A frequent topic in discussions regarding federal acquisition is communication between the government and industry – the vendor community wants more of it, but government employees remain reluctant to participate.  Let’s examine the dynamics…

All federal agencies have mission needs which are supported by, and often performed by, vendors under contracts with those agencies.  Successful performance under these contracts requires vendor understanding of the agency mission, vision and challenges.  The government needs to understand vendor capability, experience, solution set, and approach to make the best source selection decision.  It would seem these interests provide balance in the communication exchange.  Both parties have important reasons to communicate in the procurement process, and the benefits are obvious.  Better understanding of the requirement leads to better proposals and solutions, and in turn, better understanding of the capabilities and proposals enables a better source selection decision and better chance of mission success.

So, if communication appears to be beneficial and critical to both parties, why is it so elusive?

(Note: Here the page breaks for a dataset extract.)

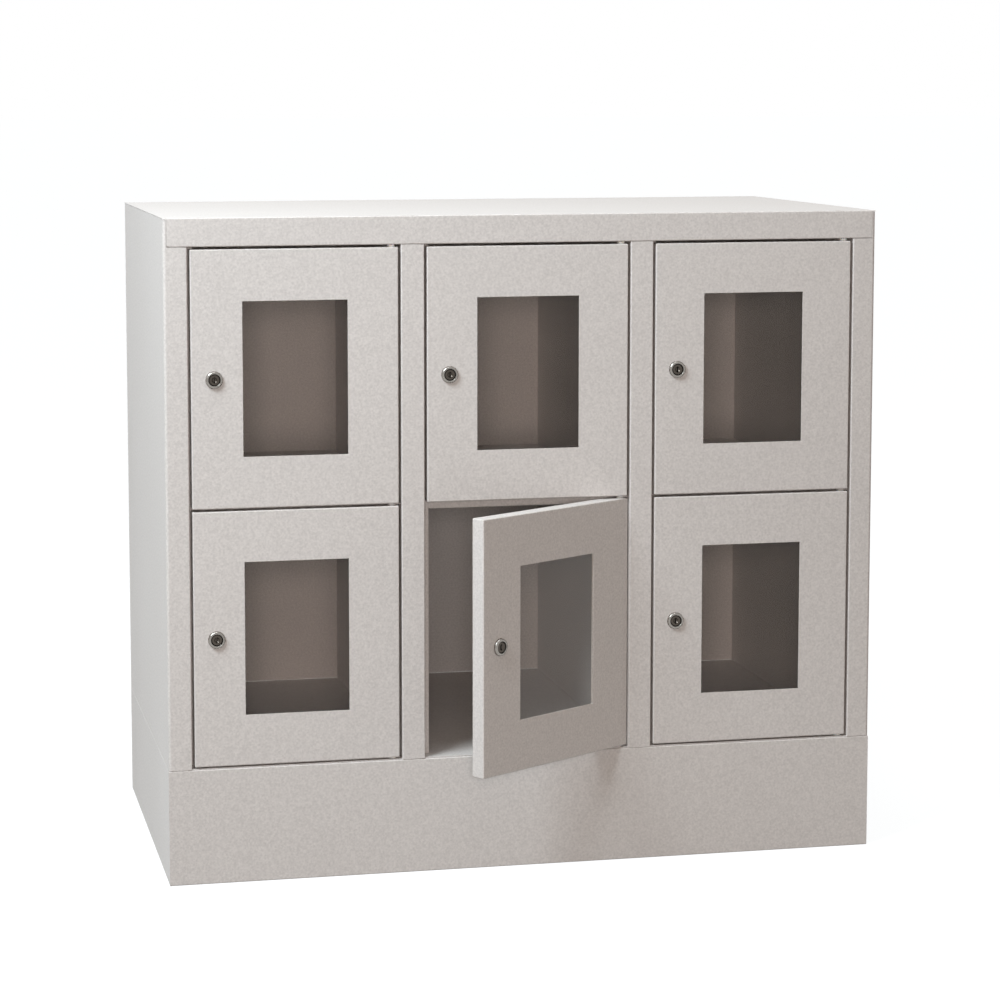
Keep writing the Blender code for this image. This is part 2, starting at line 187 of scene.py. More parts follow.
# %% [markdown]
# ## Finishes
#
# Six finishes make up the whole locker. Each starts from what the real one is and how its
# surface was made, and all its patterns are sized in real millimetres on Object coordinates, so
# they look the same on every piece.

# %% Colours and nodes


def linear(code):
    """Linear colour of an sRGB hex value, as the shader sockets want it."""
    levels = [int(code[place:place + 2], 16) / 255 for place in (1, 3, 5)]
    return [*((level / 12.92 if level <= 0.04045 else ((level + 0.055) / 1.055) ** 2.4)
              for level in levels), 1.0]


def add_node(tree, kind, inputs=None, **settings):
    """Adds a node, sets its properties, and sets or links its inputs by identifier."""
    node = tree.nodes.new(kind)
    for setting, value in settings.items():
        setattr(node, setting, value)
    sockets = {socket.identifier: socket for socket in node.inputs}
    for name, value in (inputs or {}).items():
        if isinstance(value, bpy.types.NodeSocket):
            tree.links.new(value, sockets[name])
        else:
            sockets[name].default_value = value
    return node


def new_material(name):
    """An empty material, and its node tree."""
    material = bpy.data.materials.new(name)
    material.use_nodes = True
    material.node_tree.nodes.clear()
    return material, material.node_tree


finishes = {}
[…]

First, the government, under the Federal Acquisition Regulation (FAR), conducts procurements and controls the entire process.  It also must abide by regulations, policy, and cautionary warnings from attorneys when presented with an opportunity to communicate with the vendor community.  Despite enabling messages such as the series of MythBusters memoranda from the Office of Federal Procurement Policy (OFPP) and messages from Chief Procurement Officers, most government employees find it much safer to restrict communication, to preserve the “integrity” of the process.  Many in the procurement community still believe if a vendor wants something (anything) it must be detrimental to the interests of the government.

Industry is certainly driving the demand for information from the government.  Vendors have a compelling motivation – they are competing to win contracts!  They desperately need information to make initial bid/no bid decisions for new work, and they need even deeper data to submit the best possible proposal.  On the other hand, vendors can be reluctant to share their proprietary information in settings that may not adequately protect such data.  They would happily share pertinent information with the government, but not with competitors!

These factors in the procurement space leave a void of necessary information to meet mission requirements. The federal acquisition environment has forced the parties to be wary of each other to prevent procurement integrity violations, conflicts of interest, and inadvertent disclosure of proprietary or business sensitive information.

Breaking Down Barriers to Communication

There is no quick solution here, but obstacles to communication are beginning to ease in many agencies.  As procurement officials have experienced the benefits of increased communication, they have begun to encourage their specialists and program offices to break down barriers. They are asking them to engage with industry to enhance communication that will ultimately lead to added value for the American people.

That said, agency leadership can provide the framework for increased communication, but meaningful change must occur at the working level. Program managers and contracting officers must include communication with industry in their planning and execution of requirements to lead to better outcomes in support of their agency’s mission. A critical part in helping vendors understand the mission is being open to answering questions and clarifying requirements early in the bid process.

Industry must approach opportunities for communication with the sincere goal of learning about the agency’s mission in order to best apply their capabilities in support of that mission. Despite the construct of federal acquisition, the best results come from carefully managed partnerships between the government and industry. In some cases, it can be advantageous to engage a consultant with government experience — someone who can provide insights on opening the lines of communication. Knowing where potential sticking points might lie and averting them could even speed the process of building trusting and successful relationships.